● **PROBLEM STATEMENT**: Please repeat all of the listing exactly.

● **RAW DATA**:
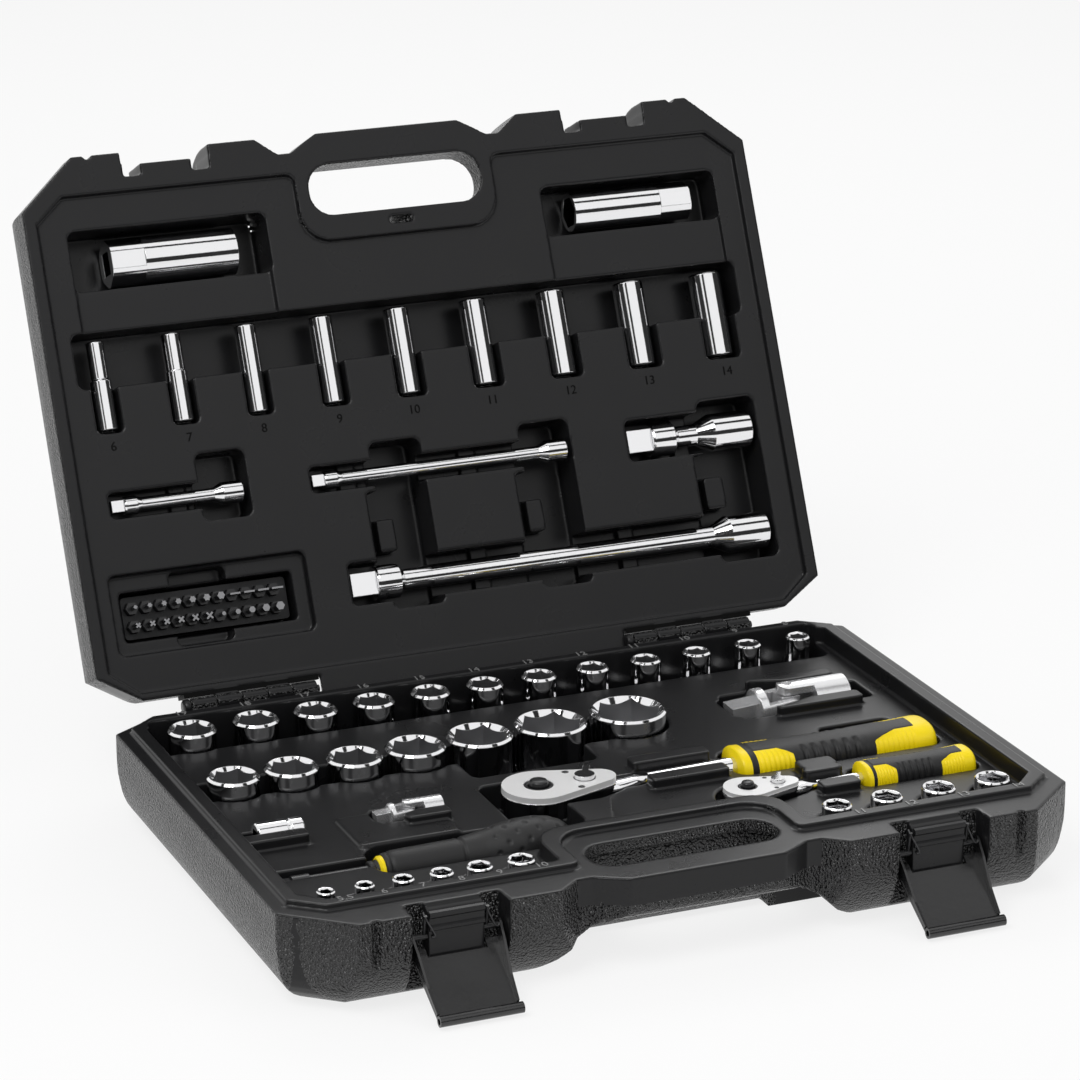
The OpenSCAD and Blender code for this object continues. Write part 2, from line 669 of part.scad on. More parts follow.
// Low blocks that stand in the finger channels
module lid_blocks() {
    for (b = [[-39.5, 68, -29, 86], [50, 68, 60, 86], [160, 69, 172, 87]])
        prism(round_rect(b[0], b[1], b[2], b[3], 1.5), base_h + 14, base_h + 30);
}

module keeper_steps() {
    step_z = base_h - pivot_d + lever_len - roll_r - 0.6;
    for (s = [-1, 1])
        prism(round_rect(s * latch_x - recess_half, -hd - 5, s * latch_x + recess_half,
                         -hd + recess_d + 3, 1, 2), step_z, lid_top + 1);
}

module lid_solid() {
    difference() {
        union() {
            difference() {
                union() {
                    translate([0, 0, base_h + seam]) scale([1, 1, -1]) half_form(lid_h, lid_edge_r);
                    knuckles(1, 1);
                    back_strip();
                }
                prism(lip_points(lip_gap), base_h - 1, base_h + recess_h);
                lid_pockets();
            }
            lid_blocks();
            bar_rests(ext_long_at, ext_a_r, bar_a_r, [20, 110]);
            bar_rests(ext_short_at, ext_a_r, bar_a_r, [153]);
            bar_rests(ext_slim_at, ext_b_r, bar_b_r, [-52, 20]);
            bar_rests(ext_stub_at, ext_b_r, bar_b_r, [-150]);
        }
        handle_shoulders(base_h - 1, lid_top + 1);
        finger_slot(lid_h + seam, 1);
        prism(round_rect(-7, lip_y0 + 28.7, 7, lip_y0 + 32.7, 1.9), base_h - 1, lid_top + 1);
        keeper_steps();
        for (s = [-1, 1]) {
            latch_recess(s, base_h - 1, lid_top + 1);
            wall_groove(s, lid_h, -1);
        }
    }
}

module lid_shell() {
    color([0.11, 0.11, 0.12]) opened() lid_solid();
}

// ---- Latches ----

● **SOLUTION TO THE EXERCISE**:
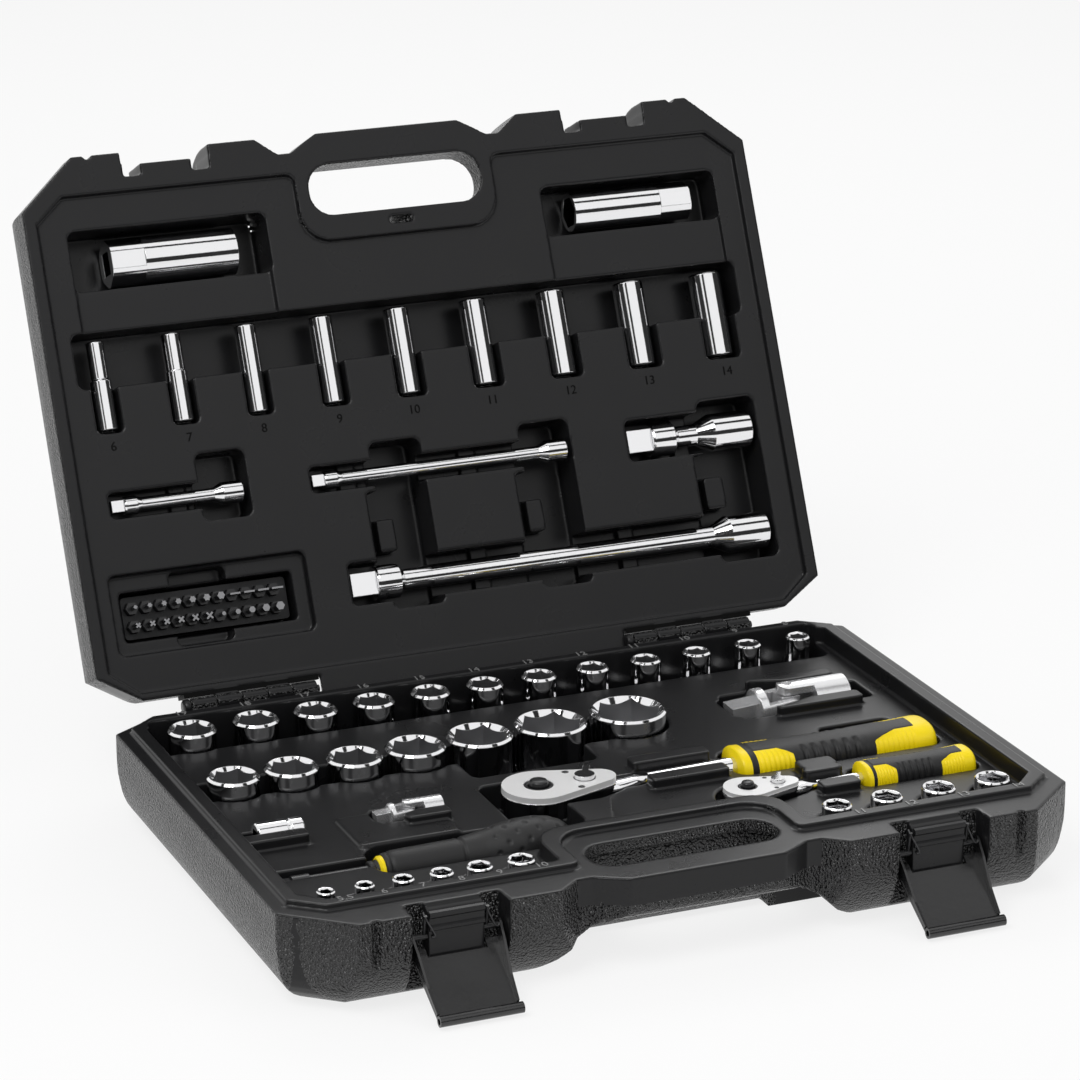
The OpenSCAD and Blender code for this object continues. Write part 2, from line 669 of part.scad on. More parts follow.
// Low blocks that stand in the finger channels
module lid_blocks() {
    for (b = [[-39.5, 68, -29, 86], [50, 68, 60, 86], [160, 69, 172, 87]])
        prism(round_rect(b[0], b[1], b[2], b[3], 1.5), base_h + 14, base_h + 30);
}

module keeper_steps() {
    step_z = base_h - pivot_d + lever_len - roll_r - 0.6;
    for (s = [-1, 1])
        prism(round_rect(s * latch_x - recess_half, -hd - 5, s * latch_x + recess_half,
                         -hd + recess_d + 3, 1, 2), step_z, lid_top + 1);
}

module lid_solid() {
    difference() {
        union() {
            difference() {
                union() {
                    translate([0, 0, base_h + seam]) scale([1, 1, -1]) half_form(lid_h, lid_edge_r);
                    knuckles(1, 1);
                    back_strip();
                }
                prism(lip_points(lip_gap), base_h - 1, base_h + recess_h);
                lid_pockets();
            }
            lid_blocks();
            bar_rests(ext_long_at, ext_a_r, bar_a_r, [20, 110]);
            bar_rests(ext_short_at, ext_a_r, bar_a_r, [153]);
            bar_rests(ext_slim_at, ext_b_r, bar_b_r, [-52, 20]);
            bar_rests(ext_stub_at, ext_b_r, bar_b_r, [-150]);
        }
        handle_shoulders(base_h - 1, lid_top + 1);
        finger_slot(lid_h + seam, 1);
        prism(round_rect(-7, lip_y0 + 28.7, 7, lip_y0 + 32.7, 1.9), base_h - 1, lid_top + 1);
        keeper_steps();
        for (s = [-1, 1]) {
            latch_recess(s, base_h - 1, lid_top + 1);
            wall_groove(s, lid_h, -1);
        }
    }
}

module lid_shell() {
    color([0.11, 0.11, 0.12]) opened() lid_solid();
}

// ---- Latches ----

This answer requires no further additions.